I’m going into 10th grade and I’ve been single for the past year. I had one brief talking stage with a trans girl I was friends with, but it went no where because of her mental health. I had a crush, well, less of a crush, an infatuation with my friend, but she’s straight and I only girlmode around her, so that’s a dead end. In 8th grade, I had 3 boyfriends. All of them were physically and emotionally abusive and one SA’d me frequently, so this is all to say, I’ve been through some shit, but I think despite this I’m a hopeless romantic.
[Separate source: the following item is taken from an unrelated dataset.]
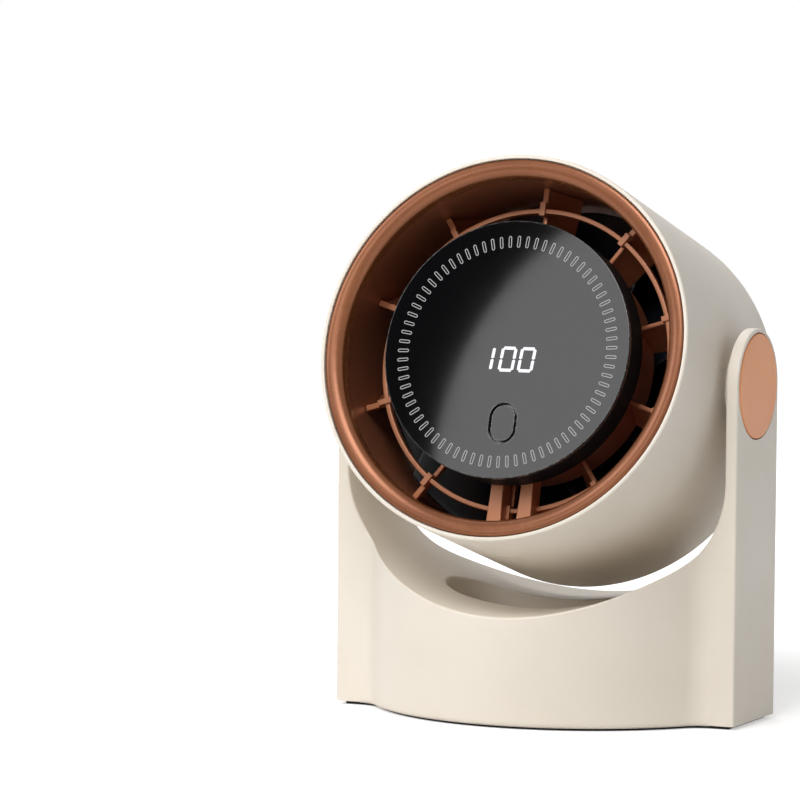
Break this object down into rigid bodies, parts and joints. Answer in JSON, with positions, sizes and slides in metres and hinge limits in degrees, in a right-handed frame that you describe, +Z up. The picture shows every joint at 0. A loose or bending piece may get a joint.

With all the factors below, the three things I have to hate the most as infantilization, feminization, and purely sexual/physical relationships. That’s not to say it’s wrong, to each their own, like what you like…but I hate it.
I couldn’t imagine myself falling in love with someone that isn’t my best friend that I can playfight and be an asshole with, so imagine my fucking surprise when I get to see two masculine punk dudes call eachother fags and fall in love. I applaud Shameless.
Despite the shit they’ve been through, Mickey and Ian have the relationship I can only dream of. Straight men treat me like a girl and so many gay/bi guys want Heartstopper/Love Simon/Glee love stories. This isn’t to say those stories don’t carry weight, they definitely do, but I’m sick of it.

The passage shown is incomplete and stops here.